» Given problem
Extract all lines from the data beneath that include the word "this".

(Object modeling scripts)

++++++

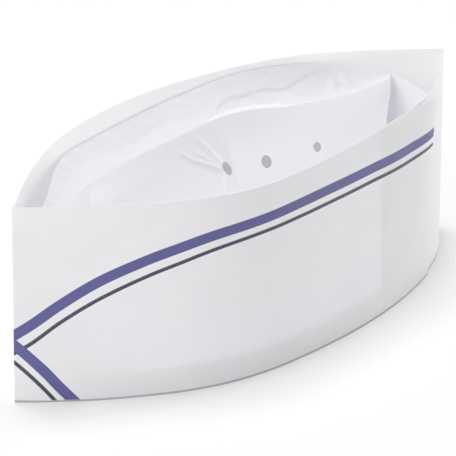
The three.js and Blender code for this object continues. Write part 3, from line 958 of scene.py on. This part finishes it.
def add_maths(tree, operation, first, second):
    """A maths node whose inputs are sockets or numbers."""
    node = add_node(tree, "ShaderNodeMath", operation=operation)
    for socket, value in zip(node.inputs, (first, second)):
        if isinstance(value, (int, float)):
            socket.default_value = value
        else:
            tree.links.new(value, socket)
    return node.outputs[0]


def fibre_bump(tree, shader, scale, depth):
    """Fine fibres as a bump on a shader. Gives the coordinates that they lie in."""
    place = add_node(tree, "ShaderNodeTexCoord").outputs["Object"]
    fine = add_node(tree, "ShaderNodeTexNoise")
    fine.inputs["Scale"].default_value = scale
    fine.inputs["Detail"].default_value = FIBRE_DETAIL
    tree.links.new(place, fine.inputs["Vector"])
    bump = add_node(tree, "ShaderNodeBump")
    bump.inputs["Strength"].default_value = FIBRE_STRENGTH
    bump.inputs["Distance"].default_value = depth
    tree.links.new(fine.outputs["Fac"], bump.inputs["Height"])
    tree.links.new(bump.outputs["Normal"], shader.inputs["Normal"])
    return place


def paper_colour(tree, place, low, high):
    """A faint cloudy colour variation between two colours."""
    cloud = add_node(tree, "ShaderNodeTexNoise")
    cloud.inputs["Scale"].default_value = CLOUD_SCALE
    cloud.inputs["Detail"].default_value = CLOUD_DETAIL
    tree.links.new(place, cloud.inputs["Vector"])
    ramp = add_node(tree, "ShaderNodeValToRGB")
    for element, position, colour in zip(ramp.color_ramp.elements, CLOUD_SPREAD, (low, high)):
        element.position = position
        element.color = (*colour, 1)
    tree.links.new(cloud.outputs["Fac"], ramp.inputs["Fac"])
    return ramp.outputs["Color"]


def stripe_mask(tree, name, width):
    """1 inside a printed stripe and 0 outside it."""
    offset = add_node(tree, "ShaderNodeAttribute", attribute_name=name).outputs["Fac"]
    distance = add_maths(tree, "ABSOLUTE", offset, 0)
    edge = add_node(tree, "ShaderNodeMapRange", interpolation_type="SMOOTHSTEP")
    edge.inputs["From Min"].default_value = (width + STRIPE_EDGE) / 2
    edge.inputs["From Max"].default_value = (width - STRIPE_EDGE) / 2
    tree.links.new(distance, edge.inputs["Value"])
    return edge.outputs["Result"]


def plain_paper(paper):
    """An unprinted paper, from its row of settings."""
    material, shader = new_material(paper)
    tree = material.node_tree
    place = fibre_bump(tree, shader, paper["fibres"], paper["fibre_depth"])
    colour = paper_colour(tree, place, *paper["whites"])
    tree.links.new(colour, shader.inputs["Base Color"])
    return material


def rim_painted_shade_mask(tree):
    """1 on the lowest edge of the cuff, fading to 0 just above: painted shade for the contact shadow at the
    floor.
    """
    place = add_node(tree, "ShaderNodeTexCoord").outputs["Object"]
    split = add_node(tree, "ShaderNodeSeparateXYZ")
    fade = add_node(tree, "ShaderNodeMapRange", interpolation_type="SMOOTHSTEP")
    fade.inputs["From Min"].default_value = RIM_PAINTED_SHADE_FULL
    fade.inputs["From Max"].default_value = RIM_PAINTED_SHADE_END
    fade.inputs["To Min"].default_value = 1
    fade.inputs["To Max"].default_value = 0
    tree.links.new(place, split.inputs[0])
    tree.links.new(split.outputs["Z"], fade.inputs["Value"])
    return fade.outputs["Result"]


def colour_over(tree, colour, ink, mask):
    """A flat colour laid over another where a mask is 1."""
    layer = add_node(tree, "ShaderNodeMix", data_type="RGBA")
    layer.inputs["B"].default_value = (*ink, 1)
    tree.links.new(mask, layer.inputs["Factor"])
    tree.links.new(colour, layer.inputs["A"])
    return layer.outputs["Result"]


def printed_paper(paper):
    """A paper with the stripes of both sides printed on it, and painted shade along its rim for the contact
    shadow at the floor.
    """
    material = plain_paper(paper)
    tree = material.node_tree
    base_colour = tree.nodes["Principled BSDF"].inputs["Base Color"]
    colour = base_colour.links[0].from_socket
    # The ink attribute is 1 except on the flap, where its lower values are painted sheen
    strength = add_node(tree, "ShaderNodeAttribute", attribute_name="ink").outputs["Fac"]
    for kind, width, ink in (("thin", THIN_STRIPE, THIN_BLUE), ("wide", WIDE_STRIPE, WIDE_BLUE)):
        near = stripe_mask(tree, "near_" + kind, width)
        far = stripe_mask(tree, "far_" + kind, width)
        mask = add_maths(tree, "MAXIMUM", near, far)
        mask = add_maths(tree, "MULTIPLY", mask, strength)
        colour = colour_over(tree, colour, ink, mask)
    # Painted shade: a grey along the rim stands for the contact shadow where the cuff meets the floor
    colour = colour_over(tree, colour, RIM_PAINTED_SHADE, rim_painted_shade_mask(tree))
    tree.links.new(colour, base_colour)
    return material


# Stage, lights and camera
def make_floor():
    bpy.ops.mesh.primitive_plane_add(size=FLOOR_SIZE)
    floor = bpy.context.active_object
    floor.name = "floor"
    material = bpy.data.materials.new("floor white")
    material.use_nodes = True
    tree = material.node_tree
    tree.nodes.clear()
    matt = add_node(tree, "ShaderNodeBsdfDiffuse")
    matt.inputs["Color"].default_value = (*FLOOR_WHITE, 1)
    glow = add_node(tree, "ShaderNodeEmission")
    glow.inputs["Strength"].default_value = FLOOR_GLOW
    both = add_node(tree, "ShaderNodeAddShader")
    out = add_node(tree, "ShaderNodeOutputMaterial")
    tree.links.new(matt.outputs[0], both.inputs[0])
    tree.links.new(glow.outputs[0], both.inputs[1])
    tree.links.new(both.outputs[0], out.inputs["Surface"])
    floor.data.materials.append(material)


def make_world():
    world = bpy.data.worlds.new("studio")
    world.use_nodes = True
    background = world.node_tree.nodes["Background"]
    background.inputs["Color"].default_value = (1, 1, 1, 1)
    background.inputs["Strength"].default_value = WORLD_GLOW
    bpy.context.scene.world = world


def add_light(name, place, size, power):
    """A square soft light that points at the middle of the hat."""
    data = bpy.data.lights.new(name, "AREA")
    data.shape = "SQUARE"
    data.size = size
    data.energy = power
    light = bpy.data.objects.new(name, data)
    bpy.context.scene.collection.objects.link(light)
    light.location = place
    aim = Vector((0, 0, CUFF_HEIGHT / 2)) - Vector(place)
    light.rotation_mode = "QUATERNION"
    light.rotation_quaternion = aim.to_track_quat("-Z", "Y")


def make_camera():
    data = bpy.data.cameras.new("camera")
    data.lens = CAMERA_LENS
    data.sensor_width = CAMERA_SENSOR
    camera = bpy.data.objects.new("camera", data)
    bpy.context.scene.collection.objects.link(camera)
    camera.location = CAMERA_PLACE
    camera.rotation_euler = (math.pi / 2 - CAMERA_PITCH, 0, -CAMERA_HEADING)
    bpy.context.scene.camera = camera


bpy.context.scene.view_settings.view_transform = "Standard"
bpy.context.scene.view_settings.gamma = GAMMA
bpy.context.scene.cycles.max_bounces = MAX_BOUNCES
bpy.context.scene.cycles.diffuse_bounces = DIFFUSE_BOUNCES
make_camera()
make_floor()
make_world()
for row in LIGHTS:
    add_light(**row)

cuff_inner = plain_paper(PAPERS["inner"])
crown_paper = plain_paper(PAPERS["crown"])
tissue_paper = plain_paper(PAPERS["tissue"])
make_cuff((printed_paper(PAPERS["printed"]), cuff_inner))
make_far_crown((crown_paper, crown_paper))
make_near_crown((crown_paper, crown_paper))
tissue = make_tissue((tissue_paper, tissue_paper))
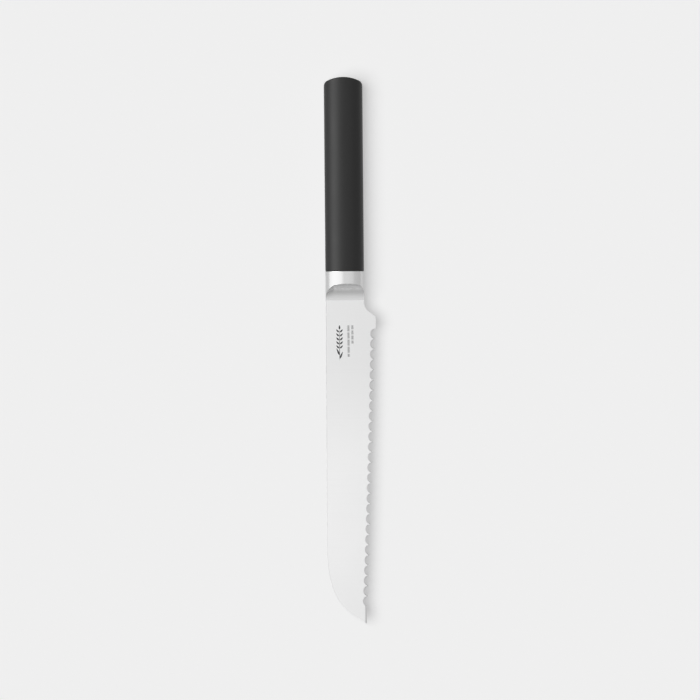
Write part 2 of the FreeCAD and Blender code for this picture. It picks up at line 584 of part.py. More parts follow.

++++++

» The solution
The three.js and Blender code for this object continues. Write part 3, from line 958 of scene.py on. This part finishes it.
Write part 2 of the FreeCAD and Blender code for this picture. It picks up at line 584 of part.py. More parts follow.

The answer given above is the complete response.